Sensory studies arises at the conjuncture (and within) the fields of anthropology • sociology • history • archeology • geography • communications • religion • philosophy • literature • art history • museology • film • mixed media • performance • phenomenology • disability • aesthetics • architecture • urbanism • design

Sensory Studies can also be divided along sensory lines into, for example, visual culture, auditory culture (or sound studies), smell culture, taste culture and the culture of touch, not to mention the sixth sense (however it might be defined)

Picture Gallery » The Taste of Tongues

The Taste of Tongues

Fig. 1. Amanda Couch, “The Taste of Tongues” (Couch 2018, 256). Reproduced courtesy of the artist.

In the photography that illustrates her recipe “The Taste of Tongues,” the Surrey-based interdisciplinary artist Amanda Couch arrestingly draws the viewer’s gaze to the liminal zone that constitutes the image’s vanishing point: the very moment in which the porous surfaces of both human and ox tongue establish contact with each other, touching and licking each other, tasting each other’s flavours, and therefore blurring the boundaries between human and animal, object and subject, taste and touch (who’s touching who, who’s tasting who?) (fig. 1).  Couch offers a close-up of what has long been concealed from the history for art: the open mouth, and the very act of tasting.
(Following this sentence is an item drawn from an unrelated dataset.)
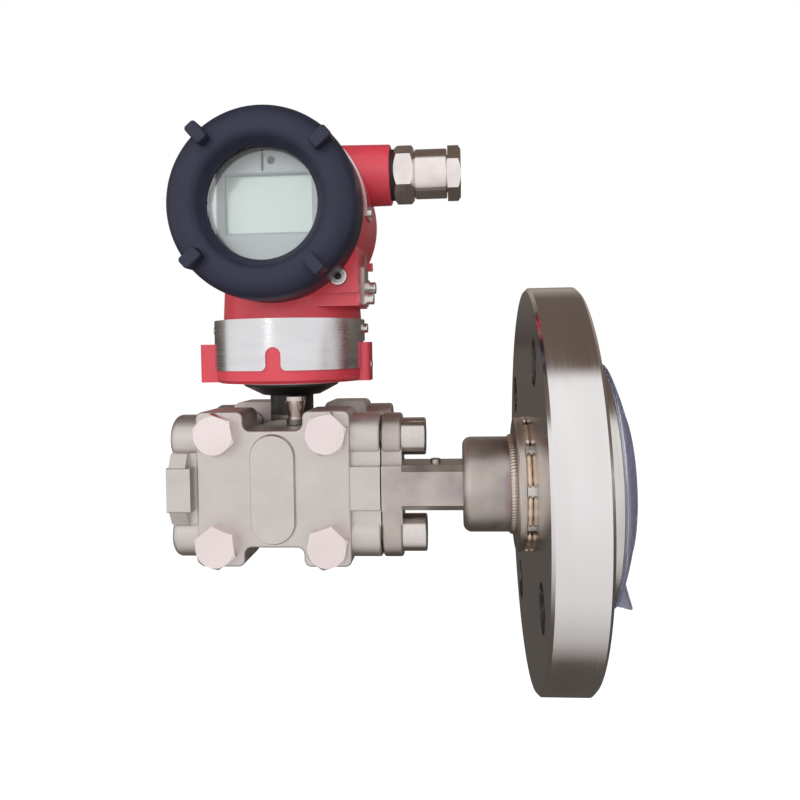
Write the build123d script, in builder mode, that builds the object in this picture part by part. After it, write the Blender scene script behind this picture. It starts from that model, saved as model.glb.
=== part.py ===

An imaginary diagonal line drawn from the upper left corner of the photograph slides down to the bottom right, dividing the composition of the image into two contrasting areas. This line becomes simultaneously accentuated and effaced at the previously mentioned meeting point: the sensing tongues.

On the right side of the picture, the artist presents an unconventional portrait, composed by a fragmented view of the body: a porous nose; a cross-section of a flushed and freckled left cheek; and a pink, soft, damp, and fleshy tongue sticking out of a wide-open mouth. Traditionally, a portrait would express the artist’s ability to step back and render a bigger picture of the sitter’s subjectivity. In order to do so, they would make use of a series of gestures, appearances, surfaces, and possessions, presenting a frontal view of the upper part of the body; a certain look in the eyes; a detail of the fabrics either concealing or uncovering skin (white lace, soft velvet, stained tatters); and a pair of hands either gracefully holding perfumed leather gloves, forcefully grabbing a kitchen knife, or innocently carrying a puppy. In contrast, Couch’s portrait begins right where the eye ends, and the rest of the body has to be imagined. Instead of stepping back, and offering a distant and objective view of the subject, the artist zooms in, and every detail of the lower part of the face appears so close that it is possible to discern the multiple minuscule pores that inhabit the sharp nose; the cracks and folds that wrap up the skin; and a full view of the tongue: the fibrous texture of its papillae, its wetness, its rosy tint, and its glazed look. Here, subjectivity is reversed, turned outwards, exposing the skin and a flayed interiority—a corporeal interiority that escapes through the open mouth.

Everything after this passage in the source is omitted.